The pace of growth was below the 3.4% rate seen in the third quarter thanks to a slowdown in consumer spending.

The growth figures had originally been due to be released in January, but were delayed because of the 35-day US government shutdown.

The US economy was boosted last year by a big tax cut and an increase in government spending.

Ian Shepherdson, chief economist at Pantheon Macroeconomics, said that the fourth quarter was “not a bad performance” given that the economic boost from the Trump administration’s tax cuts is now fading.

For the full year, GDP grew by 2.9% – just shy of President Donald Trump’s 3% target – compared with 2.2% in 2017.

Mr Shepherdson said he expected that growth in 2019 would revert to the “post-crash trend” of between 2% and 2.5%, “demonstrating that the personal tax cuts offered nothing more than a sugar high, and that the business tax cuts did nothing to lift trend growth.
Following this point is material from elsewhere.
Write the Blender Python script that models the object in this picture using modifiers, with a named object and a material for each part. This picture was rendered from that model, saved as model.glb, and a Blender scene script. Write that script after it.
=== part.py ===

Though they did make shareholders richer”.

Capital Economics chief US economist Paul Ashworth said he expected growth of 2.2% this year and 1.2% in 2020.
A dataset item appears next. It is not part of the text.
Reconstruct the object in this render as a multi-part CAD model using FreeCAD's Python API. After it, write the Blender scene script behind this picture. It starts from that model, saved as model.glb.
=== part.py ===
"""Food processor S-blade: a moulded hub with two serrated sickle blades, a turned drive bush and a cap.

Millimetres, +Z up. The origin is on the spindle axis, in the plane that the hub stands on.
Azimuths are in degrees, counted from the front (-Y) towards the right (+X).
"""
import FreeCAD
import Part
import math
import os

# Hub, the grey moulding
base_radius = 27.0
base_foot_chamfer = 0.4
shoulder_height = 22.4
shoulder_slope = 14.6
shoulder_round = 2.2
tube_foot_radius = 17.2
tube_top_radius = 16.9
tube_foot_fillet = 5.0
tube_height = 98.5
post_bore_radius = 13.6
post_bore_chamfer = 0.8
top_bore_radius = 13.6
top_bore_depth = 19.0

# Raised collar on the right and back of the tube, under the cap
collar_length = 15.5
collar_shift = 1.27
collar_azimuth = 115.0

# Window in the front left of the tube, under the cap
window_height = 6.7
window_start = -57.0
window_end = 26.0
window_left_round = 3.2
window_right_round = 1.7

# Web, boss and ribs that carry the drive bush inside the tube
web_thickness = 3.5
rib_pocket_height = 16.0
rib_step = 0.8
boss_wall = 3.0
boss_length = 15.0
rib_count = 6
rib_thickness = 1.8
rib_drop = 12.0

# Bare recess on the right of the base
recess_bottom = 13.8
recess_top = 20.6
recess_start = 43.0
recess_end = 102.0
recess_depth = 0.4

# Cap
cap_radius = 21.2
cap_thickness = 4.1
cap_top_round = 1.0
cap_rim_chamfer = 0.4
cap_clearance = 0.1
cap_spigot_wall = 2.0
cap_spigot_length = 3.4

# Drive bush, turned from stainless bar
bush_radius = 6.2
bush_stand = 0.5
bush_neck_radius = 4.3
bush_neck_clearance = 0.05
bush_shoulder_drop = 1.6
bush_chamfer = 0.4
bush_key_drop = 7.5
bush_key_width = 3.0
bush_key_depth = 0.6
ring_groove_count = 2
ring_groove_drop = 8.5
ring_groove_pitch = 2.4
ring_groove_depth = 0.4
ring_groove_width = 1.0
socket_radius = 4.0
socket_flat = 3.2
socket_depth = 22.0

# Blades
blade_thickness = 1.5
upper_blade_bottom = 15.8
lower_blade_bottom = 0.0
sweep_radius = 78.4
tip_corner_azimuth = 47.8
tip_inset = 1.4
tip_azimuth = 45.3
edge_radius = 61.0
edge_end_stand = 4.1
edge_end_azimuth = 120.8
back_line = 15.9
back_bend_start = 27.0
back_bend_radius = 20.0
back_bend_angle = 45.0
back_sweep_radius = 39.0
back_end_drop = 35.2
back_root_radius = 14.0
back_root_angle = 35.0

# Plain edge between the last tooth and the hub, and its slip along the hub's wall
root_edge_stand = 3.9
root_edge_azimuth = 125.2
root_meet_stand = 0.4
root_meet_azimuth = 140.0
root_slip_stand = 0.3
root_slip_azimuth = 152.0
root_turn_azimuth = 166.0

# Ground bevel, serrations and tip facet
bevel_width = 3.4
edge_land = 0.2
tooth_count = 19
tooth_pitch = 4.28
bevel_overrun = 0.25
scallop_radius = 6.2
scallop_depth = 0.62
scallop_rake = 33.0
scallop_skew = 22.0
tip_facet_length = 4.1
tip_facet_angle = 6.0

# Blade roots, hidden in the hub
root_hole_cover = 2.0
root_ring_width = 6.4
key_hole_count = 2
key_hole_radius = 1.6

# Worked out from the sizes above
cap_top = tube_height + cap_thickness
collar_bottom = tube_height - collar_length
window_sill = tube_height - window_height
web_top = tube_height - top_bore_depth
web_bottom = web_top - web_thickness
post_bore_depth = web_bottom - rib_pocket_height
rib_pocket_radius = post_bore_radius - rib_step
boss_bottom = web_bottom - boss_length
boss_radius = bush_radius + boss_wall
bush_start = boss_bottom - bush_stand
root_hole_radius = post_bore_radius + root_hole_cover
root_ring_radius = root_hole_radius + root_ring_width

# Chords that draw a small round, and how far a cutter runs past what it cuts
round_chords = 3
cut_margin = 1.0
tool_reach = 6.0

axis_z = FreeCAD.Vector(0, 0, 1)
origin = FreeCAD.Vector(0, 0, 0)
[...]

Consumer spending, which accounts for more than two-thirds of US economic activity, increased at an annual rate of 2.8% in the final three months of last year.

That was a slowdown from the 3.5% rate set in the previous quarter.

Consumer slowdown

Recent figures showed that retail sales fell by 1.2% in December while demand for new vehicles dropped by 1% in January compared to the same month last year, with car sales particularly hard hit with a 4% drop.

Mr Ashworth said that both factors mean that “consumption growth could fall below 2%” in the first quarter of 2019.

Also, while business investment growth reached 6.2%, he said “the first quarter won’t be this good”.

“We already know that lower oil prices will depress mining investment, while the weakness of underlying durable goods orders points to a softer equipment showing.”